* **Written problem**
Copy each entry as it stands, leaving nothing out.

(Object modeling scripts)

• • •

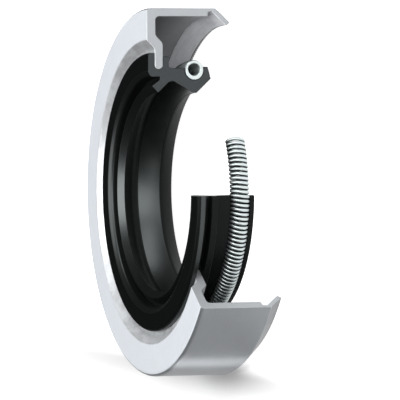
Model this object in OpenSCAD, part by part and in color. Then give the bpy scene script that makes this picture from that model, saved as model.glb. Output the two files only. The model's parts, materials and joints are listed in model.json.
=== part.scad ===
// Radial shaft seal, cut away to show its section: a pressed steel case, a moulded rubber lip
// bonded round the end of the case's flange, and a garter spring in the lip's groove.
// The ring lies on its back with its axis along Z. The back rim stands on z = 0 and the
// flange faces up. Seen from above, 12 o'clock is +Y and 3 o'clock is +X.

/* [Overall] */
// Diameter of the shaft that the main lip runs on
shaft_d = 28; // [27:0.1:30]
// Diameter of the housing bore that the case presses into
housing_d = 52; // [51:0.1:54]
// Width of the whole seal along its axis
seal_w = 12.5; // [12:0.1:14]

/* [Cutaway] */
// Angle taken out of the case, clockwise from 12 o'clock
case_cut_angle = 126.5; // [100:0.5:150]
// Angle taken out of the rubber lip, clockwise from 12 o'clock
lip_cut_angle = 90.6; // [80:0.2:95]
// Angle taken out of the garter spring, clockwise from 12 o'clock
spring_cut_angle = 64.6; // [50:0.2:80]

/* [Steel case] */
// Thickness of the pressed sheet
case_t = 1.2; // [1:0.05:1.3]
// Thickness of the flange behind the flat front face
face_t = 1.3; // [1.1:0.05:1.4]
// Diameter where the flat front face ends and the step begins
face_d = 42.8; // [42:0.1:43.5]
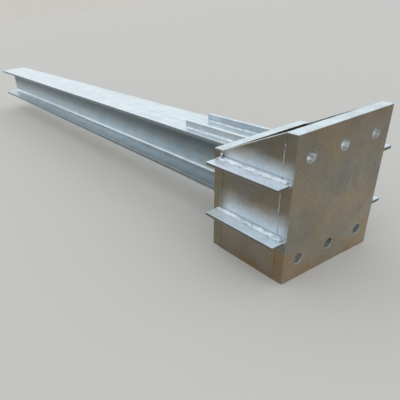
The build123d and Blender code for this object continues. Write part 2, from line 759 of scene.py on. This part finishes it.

• • •

* **Task response**
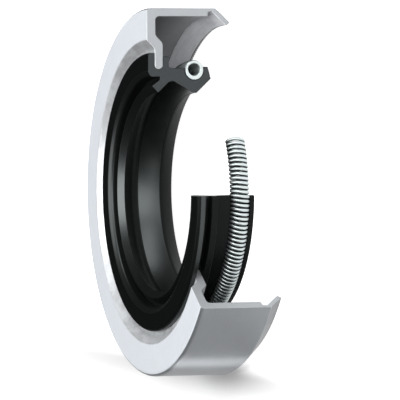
Model this object in OpenSCAD, part by part and in color. Then give the bpy scene script that makes this picture from that model, saved as model.glb. Output the two files only. The model's parts, materials and joints are listed in model.json.
=== part.scad ===
// Radial shaft seal, cut away to show its section: a pressed steel case, a moulded rubber lip
// bonded round the end of the case's flange, and a garter spring in the lip's groove.
// The ring lies on its back with its axis along Z. The back rim stands on z = 0 and the
// flange faces up. Seen from above, 12 o'clock is +Y and 3 o'clock is +X.

/* [Overall] */
// Diameter of the shaft that the main lip runs on
shaft_d = 28; // [27:0.1:30]
// Diameter of the housing bore that the case presses into
housing_d = 52; // [51:0.1:54]
// Width of the whole seal along its axis
seal_w = 12.5; // [12:0.1:14]

/* [Cutaway] */
// Angle taken out of the case, clockwise from 12 o'clock
case_cut_angle = 126.5; // [100:0.5:150]
// Angle taken out of the rubber lip, clockwise from 12 o'clock
lip_cut_angle = 90.6; // [80:0.2:95]
// Angle taken out of the garter spring, clockwise from 12 o'clock
spring_cut_angle = 64.6; // [50:0.2:80]

/* [Steel case] */
// Thickness of the pressed sheet
case_t = 1.2; // [1:0.05:1.3]
// Thickness of the flange behind the flat front face
face_t = 1.3; // [1.1:0.05:1.4]
// Diameter where the flat front face ends and the step begins
face_d = 42.8; // [42:0.1:43.5]
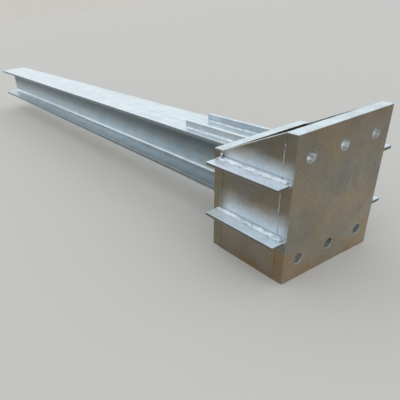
The build123d and Blender code for this object continues. Write part 2, from line 759 of scene.py on. This part finishes it.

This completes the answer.